Ireland's first Allergy and Gluten Free show 2010 – Jeanne Quiqley reports

Allergy sufferers flock to the fair

Ana and Phyl Axis are colourful cartoon images specially designed to provide easy-to-understand story lines about Ana’s allergies. Young children are able to identify with Ana and doing the puzzles will help make learning about allergies both interesting and fun. So say sisters - and sufferers - Louise (18) and Edel (9) Connolly.

They set up Be Allergy Aware last year, a website aimed specifically at children and teenagers. The site contains child-friendly and teenage-friendly brochures and leaflets as well as information for schools. Their stand at the recent Allergy Fair in Dublin was thronged as relieved parents found a way of explaining their allergies to children.

The first of its kind, the three-day fair attracted 19 speakers, about 75 exhibitors and thousands of visitors. It was sponsored by a number of allergy charities, including societies such as Coeliac, Asthma and Eczema, Allergy NI (Northern Ireland) and Anaphylaxis Ireland.

Swedish Glacé smoothie

Another stand that attracted visitors, particularly children, was Swedish Glacé, an ice-cream that’s  free from everything – lactose, gluten, cholesterol, GM, and is suitable for both vegetarians and vegans. Children who had not tasted ice cream for years were absolutely delighted with this product and kept dragging parents to the stand for ‘just another taste.’

Jane Murphy of Ardsallagh Farm goat’s cheese explained that her love affair with goats began about 30 years ago when her children suffered from eczema.  ‘A friend told me goat’s milk would help,’ she says. Initially they had just a few goats, now there are several hundred.

Denise and some of her 'Delicious' goodies.

Denise O’Callaghan of Delicious gluten free bakery says that being on a restricted diet shouldn’t mean a restricted food experience. The only artisan bakery in Ireland specialising in gluten-free cakes and breads, they are fully approved by the Irish Coeliac Society.
Over recent years, the amount of food companies providing products for the ‘allergy’ market has risen dramatically, evidence of which was seen at the fair.
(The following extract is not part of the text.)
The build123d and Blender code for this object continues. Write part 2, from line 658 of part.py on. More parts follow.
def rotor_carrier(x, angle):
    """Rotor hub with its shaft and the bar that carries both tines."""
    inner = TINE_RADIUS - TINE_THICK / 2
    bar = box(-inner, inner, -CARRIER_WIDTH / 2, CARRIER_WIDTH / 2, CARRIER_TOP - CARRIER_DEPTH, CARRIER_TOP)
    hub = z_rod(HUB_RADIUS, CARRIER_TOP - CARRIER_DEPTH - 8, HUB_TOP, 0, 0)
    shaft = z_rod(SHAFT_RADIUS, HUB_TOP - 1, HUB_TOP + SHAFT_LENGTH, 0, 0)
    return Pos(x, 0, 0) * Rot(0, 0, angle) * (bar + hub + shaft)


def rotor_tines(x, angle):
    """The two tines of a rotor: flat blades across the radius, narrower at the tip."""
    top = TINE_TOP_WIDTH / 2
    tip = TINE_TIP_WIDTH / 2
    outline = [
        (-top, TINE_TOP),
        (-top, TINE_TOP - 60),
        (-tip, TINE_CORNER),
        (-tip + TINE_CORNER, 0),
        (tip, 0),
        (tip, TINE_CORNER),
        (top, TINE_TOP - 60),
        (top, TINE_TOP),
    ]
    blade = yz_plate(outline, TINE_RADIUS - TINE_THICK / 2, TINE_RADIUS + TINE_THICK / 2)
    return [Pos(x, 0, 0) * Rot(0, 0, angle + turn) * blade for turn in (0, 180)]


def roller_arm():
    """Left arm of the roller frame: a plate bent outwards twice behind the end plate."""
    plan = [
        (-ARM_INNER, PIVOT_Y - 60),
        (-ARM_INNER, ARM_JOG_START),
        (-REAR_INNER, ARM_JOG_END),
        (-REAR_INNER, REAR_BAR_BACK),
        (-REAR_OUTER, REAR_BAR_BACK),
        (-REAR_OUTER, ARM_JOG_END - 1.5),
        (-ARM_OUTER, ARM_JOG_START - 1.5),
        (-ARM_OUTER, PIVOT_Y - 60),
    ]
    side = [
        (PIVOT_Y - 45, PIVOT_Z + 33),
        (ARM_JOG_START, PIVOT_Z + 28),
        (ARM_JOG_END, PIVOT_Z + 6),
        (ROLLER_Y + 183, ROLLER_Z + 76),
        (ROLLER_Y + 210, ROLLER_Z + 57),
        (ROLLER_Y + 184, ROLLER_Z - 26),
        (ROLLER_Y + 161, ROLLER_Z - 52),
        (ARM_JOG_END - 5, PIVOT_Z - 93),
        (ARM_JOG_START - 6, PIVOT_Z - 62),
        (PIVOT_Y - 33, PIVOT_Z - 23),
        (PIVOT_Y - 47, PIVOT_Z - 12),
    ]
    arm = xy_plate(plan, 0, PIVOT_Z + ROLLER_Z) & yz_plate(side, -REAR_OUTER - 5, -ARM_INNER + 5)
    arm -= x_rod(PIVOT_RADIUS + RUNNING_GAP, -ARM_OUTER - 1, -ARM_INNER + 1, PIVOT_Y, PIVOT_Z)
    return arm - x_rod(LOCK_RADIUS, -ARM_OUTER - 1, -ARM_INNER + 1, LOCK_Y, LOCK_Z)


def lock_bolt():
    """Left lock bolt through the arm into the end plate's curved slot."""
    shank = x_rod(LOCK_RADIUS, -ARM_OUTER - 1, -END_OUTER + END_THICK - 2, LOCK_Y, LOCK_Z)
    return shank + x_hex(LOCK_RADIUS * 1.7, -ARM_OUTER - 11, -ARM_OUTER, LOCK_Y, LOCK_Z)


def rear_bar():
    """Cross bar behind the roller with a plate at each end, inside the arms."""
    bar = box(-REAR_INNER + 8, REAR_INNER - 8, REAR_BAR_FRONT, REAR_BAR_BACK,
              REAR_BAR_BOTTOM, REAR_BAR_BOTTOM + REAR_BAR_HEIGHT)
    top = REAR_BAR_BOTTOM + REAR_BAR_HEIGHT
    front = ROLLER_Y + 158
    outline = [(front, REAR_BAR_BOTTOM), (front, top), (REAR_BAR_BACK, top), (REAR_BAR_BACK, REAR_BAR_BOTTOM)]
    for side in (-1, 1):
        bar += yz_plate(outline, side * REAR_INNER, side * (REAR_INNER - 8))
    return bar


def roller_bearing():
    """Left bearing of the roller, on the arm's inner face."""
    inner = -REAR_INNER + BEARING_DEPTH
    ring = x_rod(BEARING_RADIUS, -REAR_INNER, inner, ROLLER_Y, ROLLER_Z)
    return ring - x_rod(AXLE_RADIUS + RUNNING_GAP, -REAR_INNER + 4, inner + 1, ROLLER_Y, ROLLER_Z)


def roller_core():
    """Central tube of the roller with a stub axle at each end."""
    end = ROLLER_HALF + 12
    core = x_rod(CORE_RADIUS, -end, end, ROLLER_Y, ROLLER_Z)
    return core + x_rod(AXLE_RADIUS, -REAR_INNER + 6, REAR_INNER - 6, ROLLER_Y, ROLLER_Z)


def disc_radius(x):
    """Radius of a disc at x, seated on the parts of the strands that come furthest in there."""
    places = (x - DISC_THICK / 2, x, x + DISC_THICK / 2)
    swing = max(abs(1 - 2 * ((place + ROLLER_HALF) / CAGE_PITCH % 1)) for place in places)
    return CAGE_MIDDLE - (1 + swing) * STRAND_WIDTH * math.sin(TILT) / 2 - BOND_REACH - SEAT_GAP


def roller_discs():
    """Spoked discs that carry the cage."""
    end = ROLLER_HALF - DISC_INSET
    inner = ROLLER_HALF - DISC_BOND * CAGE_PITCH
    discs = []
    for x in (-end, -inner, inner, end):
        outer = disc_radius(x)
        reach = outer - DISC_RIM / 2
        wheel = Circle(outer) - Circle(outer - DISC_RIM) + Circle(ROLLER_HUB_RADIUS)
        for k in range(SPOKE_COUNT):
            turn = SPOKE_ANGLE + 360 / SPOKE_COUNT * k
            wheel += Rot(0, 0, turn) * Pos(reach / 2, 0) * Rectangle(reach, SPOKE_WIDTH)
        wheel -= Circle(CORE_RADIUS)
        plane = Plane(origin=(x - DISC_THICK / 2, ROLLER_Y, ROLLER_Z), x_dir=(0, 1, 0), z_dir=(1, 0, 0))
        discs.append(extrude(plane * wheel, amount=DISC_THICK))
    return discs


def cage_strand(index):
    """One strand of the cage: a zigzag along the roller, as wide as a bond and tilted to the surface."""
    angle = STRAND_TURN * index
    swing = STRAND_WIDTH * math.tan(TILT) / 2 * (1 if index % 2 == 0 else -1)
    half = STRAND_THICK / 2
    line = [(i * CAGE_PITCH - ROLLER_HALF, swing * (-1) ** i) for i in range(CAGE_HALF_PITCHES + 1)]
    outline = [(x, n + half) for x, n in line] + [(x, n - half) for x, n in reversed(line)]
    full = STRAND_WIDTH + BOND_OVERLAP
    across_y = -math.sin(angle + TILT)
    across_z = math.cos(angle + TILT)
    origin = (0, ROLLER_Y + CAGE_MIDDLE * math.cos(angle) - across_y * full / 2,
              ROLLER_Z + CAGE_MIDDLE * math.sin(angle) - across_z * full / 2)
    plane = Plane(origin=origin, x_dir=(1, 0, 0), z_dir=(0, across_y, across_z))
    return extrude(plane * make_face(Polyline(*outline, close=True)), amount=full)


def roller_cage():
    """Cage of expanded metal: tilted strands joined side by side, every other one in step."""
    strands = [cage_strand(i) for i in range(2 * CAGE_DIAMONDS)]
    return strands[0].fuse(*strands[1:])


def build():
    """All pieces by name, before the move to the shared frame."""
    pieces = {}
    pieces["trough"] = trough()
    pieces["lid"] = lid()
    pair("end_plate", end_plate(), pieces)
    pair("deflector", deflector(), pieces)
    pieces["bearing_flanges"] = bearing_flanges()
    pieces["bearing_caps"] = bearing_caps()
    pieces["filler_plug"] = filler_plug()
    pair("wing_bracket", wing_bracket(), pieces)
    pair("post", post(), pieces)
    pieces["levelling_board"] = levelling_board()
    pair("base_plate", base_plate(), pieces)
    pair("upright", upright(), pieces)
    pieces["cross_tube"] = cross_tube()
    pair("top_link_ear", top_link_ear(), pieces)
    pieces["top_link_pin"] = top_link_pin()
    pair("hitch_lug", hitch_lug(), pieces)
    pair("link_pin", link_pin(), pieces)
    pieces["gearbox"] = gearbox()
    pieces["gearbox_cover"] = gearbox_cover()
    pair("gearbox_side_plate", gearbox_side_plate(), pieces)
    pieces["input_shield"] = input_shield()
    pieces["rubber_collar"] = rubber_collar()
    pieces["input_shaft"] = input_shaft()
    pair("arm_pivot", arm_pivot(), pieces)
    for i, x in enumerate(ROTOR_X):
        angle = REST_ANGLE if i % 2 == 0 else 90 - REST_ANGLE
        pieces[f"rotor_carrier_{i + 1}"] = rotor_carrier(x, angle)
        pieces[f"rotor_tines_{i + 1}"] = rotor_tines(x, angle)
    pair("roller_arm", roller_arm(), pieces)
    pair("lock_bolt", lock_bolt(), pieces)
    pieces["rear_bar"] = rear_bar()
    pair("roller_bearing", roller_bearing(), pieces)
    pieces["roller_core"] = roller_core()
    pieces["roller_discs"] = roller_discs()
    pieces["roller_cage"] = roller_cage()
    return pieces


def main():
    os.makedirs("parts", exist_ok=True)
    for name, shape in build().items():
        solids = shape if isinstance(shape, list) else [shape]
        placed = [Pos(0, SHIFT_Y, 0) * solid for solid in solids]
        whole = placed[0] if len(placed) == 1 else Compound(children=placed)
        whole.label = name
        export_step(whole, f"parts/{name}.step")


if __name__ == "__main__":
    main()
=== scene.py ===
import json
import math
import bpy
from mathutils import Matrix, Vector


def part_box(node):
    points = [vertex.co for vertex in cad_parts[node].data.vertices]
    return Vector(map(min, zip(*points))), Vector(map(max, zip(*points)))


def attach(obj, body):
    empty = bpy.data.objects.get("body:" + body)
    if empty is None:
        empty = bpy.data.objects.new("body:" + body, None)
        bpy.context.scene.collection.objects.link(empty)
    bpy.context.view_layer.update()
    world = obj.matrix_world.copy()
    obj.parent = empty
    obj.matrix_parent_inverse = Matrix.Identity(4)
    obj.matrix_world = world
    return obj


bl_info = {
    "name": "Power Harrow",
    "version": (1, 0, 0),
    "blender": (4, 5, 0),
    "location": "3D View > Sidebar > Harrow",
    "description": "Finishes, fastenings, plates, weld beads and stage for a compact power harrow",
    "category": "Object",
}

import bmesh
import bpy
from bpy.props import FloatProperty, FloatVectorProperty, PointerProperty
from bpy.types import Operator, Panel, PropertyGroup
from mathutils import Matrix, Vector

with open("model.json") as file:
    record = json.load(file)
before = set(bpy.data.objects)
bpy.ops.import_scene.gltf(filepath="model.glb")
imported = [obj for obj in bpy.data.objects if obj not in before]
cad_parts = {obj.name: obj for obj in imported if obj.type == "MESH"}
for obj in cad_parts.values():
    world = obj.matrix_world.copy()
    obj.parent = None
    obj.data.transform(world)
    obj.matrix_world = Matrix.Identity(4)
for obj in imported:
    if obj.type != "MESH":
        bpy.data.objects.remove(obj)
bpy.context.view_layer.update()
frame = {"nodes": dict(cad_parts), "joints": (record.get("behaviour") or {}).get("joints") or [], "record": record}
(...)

But there were also other allergy-associated stands, including Astex allergy bedding, Ice medical jewellery, allergy testing clinics and Dyson products.


Seminars over the three days attracted a wide audience, from families with young children to teenagers and adults. Topics included anaphylaxis; allergy in infants; allergy and complementary medicine; modern approaches to allergy diagnosis; practicalities of coping with a restricted diet.
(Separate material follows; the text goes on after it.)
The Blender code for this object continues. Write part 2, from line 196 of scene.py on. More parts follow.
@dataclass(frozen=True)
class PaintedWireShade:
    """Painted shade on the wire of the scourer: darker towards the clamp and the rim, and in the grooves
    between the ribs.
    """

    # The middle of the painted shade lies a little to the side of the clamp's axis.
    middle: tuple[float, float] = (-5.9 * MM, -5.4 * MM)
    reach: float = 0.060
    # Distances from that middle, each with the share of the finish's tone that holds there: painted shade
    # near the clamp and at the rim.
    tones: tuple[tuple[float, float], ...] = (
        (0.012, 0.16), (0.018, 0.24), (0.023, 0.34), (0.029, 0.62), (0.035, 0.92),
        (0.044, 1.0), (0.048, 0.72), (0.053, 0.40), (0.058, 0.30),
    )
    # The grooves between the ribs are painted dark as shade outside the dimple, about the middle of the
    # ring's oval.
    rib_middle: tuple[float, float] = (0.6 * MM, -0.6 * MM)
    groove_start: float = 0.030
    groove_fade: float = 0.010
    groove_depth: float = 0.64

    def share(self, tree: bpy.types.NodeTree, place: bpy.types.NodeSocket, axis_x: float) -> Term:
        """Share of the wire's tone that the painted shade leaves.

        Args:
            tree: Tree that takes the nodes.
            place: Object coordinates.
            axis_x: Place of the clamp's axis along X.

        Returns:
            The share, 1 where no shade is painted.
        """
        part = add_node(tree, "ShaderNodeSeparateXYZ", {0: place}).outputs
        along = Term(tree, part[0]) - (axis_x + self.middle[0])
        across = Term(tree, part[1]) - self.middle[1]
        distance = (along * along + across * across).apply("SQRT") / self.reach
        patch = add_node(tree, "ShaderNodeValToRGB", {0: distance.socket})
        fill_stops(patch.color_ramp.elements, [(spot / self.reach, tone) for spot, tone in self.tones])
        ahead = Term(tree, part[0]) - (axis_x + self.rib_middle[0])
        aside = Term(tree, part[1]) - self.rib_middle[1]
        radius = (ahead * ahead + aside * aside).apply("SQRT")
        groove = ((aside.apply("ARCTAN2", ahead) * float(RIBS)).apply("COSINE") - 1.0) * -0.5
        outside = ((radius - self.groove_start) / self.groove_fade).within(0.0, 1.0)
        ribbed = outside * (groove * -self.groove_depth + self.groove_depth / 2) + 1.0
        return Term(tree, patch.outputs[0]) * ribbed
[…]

‘If you eat cucumber and become ill, it’s probably not because you’re allergic to cucumbers. It’s much more likely to be a toxic reaction to the chemicals on the cucumber,’ says allergy specialist Dr Joe Fitzgibbon.
Dr Fitzgibbon was just one of the speakers at the fair and was explaining to his audience the difference between food allergy and food intolerance and toxic and non-toxic reactions.
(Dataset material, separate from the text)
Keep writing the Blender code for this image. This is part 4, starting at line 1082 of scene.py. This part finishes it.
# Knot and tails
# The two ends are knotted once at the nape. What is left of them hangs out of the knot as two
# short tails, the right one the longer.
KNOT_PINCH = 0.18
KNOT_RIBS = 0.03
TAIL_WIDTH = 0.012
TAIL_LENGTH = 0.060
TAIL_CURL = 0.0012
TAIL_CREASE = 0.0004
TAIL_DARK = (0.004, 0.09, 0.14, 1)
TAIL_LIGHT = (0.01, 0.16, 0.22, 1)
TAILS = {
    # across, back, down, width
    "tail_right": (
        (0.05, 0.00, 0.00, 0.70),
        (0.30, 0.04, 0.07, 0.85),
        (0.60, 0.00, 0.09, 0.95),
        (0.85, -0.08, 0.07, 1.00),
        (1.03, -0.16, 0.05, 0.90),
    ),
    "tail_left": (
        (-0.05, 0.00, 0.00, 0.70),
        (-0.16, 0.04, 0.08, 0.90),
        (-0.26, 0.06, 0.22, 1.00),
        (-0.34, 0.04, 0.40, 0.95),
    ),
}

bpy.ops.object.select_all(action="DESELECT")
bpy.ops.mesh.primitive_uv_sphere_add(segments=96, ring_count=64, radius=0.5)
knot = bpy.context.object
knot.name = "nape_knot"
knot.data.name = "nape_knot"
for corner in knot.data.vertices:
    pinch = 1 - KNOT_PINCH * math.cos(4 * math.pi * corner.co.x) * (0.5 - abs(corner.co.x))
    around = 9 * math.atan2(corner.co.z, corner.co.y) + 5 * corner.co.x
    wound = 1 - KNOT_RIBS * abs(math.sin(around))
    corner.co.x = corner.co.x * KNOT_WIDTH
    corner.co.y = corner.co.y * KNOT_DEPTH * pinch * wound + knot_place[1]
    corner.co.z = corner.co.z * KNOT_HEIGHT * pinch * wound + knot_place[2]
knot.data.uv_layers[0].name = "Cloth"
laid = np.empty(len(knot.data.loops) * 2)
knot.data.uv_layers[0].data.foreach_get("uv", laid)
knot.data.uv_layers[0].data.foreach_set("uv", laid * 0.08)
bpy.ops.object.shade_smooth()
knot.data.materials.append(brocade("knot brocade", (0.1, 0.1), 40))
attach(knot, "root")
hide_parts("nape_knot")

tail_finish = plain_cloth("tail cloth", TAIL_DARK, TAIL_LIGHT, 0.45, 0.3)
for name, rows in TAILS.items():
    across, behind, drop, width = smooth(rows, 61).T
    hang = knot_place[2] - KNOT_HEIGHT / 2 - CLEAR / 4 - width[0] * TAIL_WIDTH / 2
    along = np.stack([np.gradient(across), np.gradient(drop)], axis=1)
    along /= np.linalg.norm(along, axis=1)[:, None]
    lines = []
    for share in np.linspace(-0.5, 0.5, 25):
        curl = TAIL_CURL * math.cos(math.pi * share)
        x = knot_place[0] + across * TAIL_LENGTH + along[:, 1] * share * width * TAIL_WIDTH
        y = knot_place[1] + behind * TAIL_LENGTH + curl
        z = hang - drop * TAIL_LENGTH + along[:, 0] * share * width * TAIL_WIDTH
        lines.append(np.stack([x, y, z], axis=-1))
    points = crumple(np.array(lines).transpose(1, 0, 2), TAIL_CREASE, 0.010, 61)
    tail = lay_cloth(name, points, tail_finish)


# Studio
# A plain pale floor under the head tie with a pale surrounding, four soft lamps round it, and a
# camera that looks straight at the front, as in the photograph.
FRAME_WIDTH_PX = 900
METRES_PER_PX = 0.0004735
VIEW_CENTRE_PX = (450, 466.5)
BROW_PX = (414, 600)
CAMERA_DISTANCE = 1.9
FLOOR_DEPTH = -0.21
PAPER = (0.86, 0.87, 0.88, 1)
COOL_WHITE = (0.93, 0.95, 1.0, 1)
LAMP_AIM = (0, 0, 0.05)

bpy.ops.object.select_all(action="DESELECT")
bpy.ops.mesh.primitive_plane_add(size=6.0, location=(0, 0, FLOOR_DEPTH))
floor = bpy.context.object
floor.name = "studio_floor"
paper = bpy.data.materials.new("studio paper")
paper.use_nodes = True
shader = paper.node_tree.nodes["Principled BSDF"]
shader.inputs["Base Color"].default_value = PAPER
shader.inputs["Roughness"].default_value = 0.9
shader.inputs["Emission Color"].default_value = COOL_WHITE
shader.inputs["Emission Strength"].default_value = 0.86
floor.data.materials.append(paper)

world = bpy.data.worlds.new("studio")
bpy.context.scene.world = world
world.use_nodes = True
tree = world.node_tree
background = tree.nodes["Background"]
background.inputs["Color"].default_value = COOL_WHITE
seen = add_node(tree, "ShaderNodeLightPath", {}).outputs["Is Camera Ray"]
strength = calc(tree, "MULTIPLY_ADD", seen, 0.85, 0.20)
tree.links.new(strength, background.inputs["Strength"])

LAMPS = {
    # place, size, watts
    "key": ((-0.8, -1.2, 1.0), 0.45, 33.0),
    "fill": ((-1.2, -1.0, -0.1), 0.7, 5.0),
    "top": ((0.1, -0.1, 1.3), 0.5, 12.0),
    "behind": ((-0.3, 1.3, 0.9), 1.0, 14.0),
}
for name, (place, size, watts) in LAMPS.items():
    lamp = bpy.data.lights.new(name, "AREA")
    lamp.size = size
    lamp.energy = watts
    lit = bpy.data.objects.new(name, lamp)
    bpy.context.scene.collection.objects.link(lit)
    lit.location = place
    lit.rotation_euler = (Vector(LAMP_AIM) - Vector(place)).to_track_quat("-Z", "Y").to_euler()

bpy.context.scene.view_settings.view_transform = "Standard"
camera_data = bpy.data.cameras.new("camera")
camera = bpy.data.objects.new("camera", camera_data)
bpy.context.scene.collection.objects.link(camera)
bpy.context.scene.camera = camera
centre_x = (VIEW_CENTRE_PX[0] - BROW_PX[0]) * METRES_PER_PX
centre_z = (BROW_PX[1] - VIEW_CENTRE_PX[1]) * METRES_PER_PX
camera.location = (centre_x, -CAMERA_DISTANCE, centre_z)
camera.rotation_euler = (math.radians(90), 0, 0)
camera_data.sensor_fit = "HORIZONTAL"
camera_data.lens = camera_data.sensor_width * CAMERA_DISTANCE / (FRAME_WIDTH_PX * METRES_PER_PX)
Nutritional Therapist Moya Dillane spoke of the role of such therapists in allergy treatment. She explained that a therapist will try and find out what part of your lifestyle and diet may be contributing to your ill-health. Following consultation, you can get a personal diet plan that will help you to get back feelings of well-being and better health.
Their stand was also one of the most popular as sufferers sought advice, information and recipes. Their leaflets explained how nutrition can help with a number of allergies, including hay fever, eczema and asthma.